The evidence is everywhere and many companies are riding the tide.

Freelancer.com and Upwork, who provide access to a pool of some 10 million freelance workers worldwide.

Management consulting company the Internal Consulting Group (ICG) has 5,000 consultants globally (3,500 in Australia alone) but only 1 employee.

Australian top talent provider, Expert360 has 4,500 consultants but only around 30 staff.

Even for Sherpa Insurance, a 21st Century company, the vast majority of our workforce have niche skills and are on demand.  Without this we would not be able to deliver cost effective offerings and service that our customers demand.

This shift is changing risk conditions for everyone involved.

An article from The Economist (January 3, 2015) talks about the rise of the on-demand economy and how small businesses are taking the lead:

Some of the forces behind the on-demand economy have been around for decades. Ever since the 1970s the economy that Henry Ford helped create, with big firms and big trade unions, has withered. Manufacturing jobs have been automated out of existence or outsourced abroad, while big companies have abandoned lifetime employment. Some 53m American workers already work as freelances.

But two powerful forces are speeding this up and pushing it into ever more parts of the economy. The first is technology. Cheap computing power means a lone thespian with an Apple Mac can create videos that rival those of Hollywood studios. Complex tasks, such as programming a computer or writing a legal brief, can now be divided into their component parts—and subcontracted to specialists around the world. The on-demand economy allows society to tap into its under-used resources: thus Uber gets people to rent their own cars, and InnoCentive lets them rent their spare brain capacity.

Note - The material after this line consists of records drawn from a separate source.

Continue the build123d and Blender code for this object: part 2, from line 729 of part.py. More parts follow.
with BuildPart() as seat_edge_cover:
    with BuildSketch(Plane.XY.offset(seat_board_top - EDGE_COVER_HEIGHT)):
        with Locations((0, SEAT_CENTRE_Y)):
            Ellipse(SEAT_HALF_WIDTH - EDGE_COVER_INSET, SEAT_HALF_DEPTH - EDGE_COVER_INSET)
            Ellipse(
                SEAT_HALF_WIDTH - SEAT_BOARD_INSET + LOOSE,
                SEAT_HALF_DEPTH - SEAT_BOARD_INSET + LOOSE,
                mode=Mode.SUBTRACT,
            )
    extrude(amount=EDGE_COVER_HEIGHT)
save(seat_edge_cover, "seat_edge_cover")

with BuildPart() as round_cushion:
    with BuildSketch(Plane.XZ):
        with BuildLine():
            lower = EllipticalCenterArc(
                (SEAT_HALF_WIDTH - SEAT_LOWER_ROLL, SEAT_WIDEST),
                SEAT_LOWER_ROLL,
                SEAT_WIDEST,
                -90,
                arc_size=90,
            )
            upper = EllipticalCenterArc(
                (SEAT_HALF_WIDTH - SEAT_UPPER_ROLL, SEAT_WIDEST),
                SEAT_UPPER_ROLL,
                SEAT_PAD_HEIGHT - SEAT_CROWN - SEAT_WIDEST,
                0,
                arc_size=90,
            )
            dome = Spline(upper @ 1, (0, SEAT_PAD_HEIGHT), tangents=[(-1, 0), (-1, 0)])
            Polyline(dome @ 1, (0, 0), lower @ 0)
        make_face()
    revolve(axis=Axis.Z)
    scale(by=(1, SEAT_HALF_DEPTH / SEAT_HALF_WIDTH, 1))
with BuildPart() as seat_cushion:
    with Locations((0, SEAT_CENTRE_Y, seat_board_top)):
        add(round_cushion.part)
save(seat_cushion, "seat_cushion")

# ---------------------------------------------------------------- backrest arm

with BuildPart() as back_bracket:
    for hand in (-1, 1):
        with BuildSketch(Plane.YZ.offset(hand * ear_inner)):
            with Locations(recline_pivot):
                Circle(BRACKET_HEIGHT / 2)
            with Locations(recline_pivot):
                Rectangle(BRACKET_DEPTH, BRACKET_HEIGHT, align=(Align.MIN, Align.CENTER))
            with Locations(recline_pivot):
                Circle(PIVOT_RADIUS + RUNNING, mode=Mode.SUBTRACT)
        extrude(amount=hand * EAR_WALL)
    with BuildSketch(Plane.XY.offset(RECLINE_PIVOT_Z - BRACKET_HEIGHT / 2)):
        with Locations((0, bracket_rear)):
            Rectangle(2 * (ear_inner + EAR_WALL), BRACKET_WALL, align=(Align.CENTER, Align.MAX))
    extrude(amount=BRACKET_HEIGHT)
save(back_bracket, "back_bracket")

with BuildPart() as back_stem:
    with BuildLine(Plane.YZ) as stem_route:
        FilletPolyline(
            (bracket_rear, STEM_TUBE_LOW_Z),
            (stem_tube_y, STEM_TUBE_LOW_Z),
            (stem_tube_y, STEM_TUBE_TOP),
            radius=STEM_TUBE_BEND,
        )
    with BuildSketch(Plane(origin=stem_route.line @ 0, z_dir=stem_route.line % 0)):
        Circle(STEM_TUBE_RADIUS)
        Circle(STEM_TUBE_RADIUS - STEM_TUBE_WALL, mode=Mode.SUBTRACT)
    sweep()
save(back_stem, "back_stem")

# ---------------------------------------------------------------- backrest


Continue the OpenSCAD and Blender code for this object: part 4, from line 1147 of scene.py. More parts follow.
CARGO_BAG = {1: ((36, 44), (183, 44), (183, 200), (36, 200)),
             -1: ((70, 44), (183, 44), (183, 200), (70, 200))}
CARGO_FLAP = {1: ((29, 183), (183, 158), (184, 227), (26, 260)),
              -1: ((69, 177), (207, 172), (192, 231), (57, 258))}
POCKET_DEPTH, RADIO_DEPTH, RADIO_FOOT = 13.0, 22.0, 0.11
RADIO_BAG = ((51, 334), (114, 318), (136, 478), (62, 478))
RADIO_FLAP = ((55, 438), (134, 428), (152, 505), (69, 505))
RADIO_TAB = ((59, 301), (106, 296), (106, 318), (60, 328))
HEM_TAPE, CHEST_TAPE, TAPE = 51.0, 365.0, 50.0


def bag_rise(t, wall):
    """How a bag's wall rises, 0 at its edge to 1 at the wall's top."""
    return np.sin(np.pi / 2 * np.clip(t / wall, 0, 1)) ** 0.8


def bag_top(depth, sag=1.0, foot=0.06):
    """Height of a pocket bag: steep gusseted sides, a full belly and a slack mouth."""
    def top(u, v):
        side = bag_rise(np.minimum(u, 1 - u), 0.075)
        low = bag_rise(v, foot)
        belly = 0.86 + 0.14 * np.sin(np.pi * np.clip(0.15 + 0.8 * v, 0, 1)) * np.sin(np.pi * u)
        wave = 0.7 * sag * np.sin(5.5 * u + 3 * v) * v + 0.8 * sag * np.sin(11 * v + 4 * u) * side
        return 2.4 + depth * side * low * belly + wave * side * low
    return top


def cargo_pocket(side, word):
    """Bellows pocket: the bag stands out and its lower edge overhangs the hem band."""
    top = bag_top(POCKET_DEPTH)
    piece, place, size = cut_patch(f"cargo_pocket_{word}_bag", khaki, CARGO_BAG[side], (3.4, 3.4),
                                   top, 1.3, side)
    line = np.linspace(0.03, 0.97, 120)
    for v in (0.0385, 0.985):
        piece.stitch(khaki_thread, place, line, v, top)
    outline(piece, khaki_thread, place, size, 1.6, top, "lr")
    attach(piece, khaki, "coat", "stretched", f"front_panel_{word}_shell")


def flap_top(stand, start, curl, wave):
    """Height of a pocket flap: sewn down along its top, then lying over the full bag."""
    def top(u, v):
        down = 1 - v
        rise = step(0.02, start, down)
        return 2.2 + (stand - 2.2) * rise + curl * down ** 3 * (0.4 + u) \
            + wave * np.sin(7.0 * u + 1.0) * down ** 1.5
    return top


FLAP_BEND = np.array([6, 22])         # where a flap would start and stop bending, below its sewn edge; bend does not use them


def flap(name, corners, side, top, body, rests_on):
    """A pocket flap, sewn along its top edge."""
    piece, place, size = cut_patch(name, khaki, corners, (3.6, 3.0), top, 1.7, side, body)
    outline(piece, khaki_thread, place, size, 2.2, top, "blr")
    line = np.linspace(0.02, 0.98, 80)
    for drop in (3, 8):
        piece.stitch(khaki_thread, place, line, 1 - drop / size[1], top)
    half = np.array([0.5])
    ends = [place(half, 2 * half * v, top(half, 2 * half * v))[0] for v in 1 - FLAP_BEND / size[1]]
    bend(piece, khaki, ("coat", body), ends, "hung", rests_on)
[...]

The other great force is changing social habits. Karl Marx said that the world would be divided into people who owned the means of production—the idle rich—and people who worked for them. In fact it is increasingly being divided between people who have money but no time and people who have time but no money. The on-demand economy provides a way for these two groups to trade with each other.

(Read the full article here.)

An interesting thing is that on-demand economy also changes the risk profile between companies and independent contractors.  With this local and global change, there are very different risk conditions that will need to be understood, mitigated or just accepted.

As work is now done by consultants, they become exposed to all the inherent risks of the job, such as miscalculations, wrong advice, errors, etc.   At a corporate level, getting the right insurances in place is generally standard business practice.  Some mitigation (but certainly not all) will need an insurance solution in particular professional indemnity.  Professional indemnity is protection from financial loss in the case of a mistake in the service or product you provide to your customer.

But who takes care of the independent consultants? How do we know that they are properly covered (what risks, what cover and is it current)?

These questions and more need to be considered in the new paradigm. In addition, a greater risk sophistication is needed in providing and engaging the on-demand workforce.